→ **WHAT TO DO**: Of the lines in this listing, how many contain the word "shown"? Give the number and nothing else.

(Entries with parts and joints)
§ §

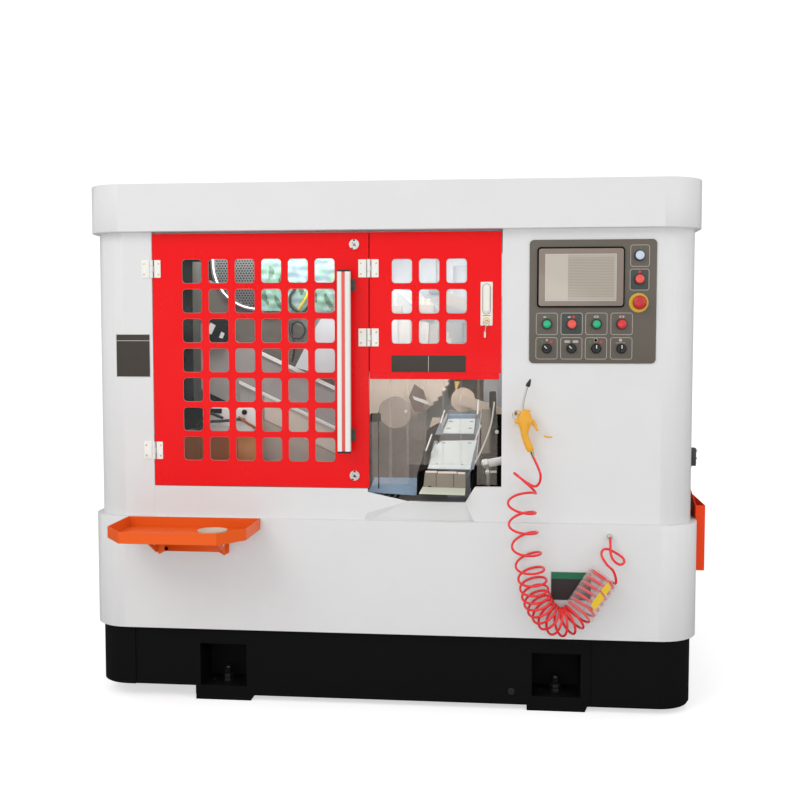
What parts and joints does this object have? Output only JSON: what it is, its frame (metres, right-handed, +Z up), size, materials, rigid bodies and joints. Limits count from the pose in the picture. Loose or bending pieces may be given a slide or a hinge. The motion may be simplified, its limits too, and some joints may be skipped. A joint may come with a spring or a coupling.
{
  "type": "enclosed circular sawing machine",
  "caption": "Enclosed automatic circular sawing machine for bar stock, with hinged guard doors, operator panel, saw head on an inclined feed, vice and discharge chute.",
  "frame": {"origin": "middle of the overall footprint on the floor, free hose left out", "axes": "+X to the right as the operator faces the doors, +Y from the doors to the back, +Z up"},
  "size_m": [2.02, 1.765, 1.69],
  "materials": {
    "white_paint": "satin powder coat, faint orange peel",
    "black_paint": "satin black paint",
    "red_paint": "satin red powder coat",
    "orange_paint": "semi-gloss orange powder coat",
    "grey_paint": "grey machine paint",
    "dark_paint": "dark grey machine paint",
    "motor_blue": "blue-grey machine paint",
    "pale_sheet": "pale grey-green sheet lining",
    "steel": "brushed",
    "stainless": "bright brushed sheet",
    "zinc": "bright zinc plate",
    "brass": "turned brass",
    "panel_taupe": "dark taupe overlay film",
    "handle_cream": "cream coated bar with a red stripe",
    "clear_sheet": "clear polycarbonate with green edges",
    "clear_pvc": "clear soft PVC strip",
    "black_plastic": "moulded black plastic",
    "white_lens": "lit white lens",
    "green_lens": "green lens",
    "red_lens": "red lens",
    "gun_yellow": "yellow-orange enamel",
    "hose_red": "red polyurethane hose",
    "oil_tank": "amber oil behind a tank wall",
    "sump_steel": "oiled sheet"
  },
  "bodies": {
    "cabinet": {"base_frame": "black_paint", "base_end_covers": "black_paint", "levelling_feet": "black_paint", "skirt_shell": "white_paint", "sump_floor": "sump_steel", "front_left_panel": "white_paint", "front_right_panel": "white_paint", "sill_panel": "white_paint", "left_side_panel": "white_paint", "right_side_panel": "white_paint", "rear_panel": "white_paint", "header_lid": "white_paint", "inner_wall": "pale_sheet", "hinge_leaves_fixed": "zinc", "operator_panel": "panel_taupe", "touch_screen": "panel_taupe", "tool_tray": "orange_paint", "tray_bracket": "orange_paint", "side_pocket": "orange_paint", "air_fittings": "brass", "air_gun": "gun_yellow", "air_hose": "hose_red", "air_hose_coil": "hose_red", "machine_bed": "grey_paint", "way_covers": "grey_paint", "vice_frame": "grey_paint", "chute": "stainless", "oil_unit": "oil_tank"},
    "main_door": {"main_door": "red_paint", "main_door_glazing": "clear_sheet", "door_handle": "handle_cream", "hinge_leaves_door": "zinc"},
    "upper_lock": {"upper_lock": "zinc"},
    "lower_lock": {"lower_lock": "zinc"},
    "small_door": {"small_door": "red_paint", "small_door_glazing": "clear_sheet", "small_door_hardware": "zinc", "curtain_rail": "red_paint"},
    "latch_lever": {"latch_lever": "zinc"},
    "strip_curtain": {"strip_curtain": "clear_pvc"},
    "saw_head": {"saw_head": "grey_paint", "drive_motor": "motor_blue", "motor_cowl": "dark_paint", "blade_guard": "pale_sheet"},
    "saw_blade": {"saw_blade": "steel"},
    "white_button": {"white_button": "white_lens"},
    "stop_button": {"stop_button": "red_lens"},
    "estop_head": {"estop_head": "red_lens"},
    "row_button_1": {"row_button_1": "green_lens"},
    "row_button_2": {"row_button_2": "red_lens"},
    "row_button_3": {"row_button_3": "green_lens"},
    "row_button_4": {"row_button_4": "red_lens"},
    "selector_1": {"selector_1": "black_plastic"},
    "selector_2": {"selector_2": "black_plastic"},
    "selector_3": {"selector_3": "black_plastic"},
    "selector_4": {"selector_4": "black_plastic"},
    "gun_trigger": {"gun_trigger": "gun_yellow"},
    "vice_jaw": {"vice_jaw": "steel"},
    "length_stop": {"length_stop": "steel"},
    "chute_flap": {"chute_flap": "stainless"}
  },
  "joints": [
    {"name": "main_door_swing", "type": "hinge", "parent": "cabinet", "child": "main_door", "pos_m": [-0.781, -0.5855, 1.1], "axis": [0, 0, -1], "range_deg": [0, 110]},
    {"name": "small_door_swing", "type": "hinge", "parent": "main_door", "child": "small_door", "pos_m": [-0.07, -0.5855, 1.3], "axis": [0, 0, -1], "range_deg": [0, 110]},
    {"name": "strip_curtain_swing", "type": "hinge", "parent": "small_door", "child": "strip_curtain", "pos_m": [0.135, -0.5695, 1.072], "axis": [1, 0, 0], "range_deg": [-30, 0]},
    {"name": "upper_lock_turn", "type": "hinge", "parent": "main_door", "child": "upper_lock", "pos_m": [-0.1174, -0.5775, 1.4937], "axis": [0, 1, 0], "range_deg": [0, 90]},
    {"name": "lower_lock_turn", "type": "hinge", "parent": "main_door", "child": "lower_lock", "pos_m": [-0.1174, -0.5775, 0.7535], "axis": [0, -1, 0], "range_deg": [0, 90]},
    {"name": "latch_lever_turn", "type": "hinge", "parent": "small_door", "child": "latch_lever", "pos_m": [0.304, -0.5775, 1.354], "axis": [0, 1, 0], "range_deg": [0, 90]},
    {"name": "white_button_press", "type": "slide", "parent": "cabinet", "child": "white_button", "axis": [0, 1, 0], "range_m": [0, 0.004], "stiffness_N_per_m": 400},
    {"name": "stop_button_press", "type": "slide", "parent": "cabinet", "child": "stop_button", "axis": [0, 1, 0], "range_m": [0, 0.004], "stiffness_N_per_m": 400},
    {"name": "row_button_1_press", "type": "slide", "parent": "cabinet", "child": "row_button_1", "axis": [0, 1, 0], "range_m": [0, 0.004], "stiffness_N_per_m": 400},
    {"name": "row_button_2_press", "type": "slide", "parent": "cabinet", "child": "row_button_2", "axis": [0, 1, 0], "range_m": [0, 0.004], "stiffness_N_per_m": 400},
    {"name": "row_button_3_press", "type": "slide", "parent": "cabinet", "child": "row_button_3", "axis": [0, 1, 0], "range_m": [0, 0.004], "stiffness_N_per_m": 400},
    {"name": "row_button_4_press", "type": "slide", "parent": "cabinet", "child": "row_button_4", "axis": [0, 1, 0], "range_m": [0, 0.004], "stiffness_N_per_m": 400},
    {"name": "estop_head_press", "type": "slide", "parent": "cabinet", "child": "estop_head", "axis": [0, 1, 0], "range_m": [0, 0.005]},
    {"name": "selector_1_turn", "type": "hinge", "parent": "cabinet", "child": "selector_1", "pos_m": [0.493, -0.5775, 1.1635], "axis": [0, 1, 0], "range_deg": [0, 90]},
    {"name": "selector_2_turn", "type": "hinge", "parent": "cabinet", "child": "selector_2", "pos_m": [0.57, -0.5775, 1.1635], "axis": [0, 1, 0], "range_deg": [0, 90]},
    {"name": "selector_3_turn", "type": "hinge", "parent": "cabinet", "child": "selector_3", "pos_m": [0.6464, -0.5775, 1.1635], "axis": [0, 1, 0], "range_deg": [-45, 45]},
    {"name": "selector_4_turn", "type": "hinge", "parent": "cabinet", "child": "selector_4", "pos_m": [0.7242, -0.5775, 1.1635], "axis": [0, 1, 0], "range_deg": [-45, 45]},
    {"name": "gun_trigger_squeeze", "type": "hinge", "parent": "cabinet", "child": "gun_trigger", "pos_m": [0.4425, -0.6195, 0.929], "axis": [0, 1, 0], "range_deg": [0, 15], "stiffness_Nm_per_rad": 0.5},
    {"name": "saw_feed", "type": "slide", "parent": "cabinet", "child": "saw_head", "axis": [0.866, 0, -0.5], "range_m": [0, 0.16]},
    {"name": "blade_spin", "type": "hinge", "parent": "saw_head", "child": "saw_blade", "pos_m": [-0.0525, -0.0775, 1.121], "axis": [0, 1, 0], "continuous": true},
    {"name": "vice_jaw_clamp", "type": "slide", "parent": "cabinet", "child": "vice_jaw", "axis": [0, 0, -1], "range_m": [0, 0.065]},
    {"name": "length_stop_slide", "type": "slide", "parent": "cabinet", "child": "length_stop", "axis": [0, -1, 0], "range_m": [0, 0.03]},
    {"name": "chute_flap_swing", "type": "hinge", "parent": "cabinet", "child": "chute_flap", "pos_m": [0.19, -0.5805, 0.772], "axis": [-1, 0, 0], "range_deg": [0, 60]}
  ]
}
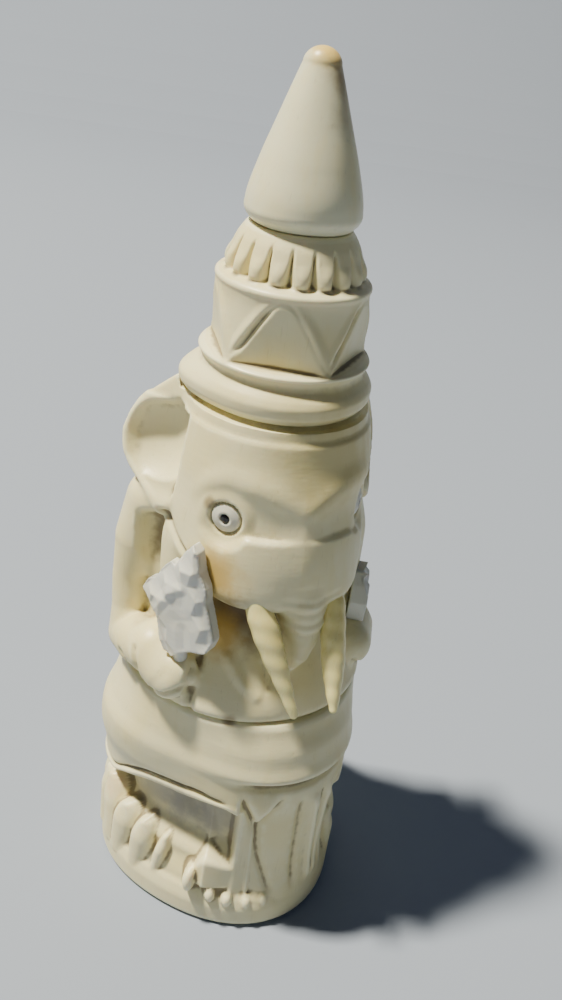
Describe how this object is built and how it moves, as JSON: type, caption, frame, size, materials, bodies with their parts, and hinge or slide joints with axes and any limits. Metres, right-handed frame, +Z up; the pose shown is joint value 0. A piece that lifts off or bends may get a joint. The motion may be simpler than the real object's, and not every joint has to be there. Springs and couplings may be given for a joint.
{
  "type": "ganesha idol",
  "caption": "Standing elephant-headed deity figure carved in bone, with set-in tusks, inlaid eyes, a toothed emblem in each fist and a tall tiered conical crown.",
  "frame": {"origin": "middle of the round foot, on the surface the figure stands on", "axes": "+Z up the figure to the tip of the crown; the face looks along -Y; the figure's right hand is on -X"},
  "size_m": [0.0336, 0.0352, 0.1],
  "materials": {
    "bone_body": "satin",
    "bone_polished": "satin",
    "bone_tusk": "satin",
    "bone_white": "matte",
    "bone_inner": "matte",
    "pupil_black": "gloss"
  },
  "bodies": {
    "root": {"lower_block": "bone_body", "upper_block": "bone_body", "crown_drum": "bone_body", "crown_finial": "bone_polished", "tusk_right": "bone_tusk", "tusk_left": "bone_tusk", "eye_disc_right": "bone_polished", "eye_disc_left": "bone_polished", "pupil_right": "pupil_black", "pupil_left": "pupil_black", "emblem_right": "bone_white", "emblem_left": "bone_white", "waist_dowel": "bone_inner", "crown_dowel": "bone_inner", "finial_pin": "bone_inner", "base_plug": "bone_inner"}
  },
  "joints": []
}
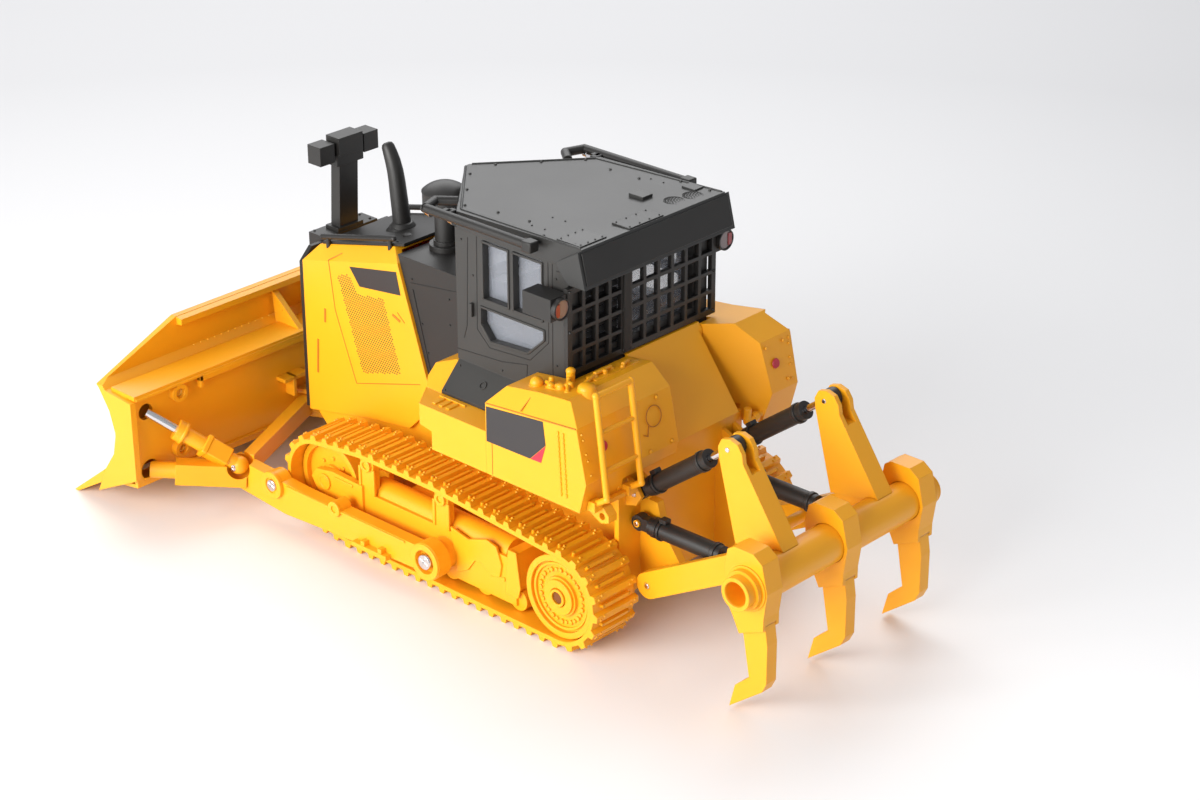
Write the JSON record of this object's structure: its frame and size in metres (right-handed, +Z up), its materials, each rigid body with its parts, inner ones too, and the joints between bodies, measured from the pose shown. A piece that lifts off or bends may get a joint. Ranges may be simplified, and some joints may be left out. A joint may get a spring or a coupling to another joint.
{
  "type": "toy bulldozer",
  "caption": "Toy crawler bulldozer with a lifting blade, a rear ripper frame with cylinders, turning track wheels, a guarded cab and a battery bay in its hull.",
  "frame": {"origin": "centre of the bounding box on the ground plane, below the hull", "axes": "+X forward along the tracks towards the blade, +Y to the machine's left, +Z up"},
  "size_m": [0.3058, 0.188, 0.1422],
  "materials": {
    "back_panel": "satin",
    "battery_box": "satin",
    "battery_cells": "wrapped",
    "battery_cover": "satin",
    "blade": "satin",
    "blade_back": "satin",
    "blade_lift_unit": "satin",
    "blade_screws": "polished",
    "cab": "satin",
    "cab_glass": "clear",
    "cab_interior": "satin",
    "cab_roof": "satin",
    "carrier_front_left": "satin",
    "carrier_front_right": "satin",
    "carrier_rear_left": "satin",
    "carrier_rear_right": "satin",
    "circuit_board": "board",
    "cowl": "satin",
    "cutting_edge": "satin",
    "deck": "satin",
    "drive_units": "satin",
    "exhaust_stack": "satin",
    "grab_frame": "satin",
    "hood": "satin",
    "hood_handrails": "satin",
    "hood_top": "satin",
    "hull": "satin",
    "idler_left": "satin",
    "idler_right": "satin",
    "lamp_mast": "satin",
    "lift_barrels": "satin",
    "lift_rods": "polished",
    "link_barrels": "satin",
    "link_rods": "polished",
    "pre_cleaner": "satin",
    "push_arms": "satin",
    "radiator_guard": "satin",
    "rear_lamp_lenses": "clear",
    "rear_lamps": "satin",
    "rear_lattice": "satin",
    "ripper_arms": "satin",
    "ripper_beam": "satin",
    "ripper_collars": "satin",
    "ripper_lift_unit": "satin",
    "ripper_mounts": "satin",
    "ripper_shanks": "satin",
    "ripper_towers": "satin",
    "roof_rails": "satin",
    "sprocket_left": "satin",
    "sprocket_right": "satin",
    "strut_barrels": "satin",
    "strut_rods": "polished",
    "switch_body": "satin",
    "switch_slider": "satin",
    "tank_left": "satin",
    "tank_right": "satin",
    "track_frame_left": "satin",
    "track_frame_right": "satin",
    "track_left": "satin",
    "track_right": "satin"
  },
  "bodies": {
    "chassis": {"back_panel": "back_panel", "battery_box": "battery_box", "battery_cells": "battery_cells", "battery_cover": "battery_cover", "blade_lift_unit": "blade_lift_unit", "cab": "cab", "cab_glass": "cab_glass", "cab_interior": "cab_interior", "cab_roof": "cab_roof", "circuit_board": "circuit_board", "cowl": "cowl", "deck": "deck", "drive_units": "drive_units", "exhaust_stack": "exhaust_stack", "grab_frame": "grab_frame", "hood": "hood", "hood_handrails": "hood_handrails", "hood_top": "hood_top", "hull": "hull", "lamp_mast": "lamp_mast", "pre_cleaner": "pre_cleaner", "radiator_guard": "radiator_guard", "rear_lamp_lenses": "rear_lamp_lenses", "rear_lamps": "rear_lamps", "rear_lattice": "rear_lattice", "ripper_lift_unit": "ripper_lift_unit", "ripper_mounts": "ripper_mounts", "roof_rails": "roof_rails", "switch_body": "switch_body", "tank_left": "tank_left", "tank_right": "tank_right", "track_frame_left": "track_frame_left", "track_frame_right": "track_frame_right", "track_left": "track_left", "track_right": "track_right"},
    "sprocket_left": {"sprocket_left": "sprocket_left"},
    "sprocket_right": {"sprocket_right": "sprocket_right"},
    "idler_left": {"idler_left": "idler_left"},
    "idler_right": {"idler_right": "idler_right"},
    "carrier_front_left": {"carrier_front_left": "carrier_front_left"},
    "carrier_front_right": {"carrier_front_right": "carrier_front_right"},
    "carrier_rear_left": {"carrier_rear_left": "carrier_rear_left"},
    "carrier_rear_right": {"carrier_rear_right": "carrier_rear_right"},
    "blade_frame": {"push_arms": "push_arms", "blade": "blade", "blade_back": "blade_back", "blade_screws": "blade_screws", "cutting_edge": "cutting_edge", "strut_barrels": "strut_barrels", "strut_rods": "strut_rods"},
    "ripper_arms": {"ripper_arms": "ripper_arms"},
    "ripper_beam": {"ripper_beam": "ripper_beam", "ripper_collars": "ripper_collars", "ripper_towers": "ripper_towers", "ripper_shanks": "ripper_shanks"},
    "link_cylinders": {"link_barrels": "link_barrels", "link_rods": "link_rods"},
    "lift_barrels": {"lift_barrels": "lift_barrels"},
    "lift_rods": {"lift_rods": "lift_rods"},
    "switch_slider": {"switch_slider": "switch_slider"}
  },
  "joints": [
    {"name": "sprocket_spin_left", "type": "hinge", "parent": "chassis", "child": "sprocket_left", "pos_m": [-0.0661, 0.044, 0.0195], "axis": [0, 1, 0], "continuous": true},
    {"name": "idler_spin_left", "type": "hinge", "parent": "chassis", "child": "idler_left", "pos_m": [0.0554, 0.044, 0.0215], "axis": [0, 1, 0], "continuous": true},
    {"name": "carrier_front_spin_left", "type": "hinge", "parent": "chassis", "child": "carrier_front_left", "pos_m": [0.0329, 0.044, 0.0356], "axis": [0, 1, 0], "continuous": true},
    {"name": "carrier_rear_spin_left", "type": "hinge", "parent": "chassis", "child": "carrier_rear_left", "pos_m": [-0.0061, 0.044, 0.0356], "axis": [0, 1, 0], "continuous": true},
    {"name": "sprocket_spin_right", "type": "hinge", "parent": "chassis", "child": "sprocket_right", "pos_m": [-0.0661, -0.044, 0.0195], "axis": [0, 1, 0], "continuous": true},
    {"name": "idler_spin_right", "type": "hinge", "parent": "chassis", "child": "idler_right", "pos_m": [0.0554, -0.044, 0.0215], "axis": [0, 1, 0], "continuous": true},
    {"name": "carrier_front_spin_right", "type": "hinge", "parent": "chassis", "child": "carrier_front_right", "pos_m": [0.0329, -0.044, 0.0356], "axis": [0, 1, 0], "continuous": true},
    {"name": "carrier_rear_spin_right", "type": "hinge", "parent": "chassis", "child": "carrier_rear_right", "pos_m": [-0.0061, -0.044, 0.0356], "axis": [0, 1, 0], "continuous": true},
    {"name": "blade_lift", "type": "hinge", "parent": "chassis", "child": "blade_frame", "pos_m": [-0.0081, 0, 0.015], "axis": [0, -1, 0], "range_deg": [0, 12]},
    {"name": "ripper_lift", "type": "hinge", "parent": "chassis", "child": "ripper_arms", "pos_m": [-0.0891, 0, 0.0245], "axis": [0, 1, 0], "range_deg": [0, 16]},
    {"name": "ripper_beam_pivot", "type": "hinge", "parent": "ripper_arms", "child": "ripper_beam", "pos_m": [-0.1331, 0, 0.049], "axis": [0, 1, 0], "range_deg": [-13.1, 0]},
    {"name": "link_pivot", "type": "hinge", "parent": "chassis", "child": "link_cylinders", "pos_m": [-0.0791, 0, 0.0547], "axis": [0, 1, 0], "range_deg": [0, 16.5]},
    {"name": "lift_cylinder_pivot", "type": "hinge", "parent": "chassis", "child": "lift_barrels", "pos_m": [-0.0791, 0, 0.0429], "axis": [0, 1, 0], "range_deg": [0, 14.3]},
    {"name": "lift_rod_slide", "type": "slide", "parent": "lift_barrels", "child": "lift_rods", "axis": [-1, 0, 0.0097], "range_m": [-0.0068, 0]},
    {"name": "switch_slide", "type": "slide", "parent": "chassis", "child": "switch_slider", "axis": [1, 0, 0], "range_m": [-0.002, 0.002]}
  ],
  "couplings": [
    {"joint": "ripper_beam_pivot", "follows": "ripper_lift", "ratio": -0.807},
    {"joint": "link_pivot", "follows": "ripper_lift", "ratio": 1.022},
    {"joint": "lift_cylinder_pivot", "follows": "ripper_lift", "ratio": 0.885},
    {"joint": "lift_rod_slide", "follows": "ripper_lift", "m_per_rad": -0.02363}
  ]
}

§ §

→ **ANSWER TO THIS TASK**: 2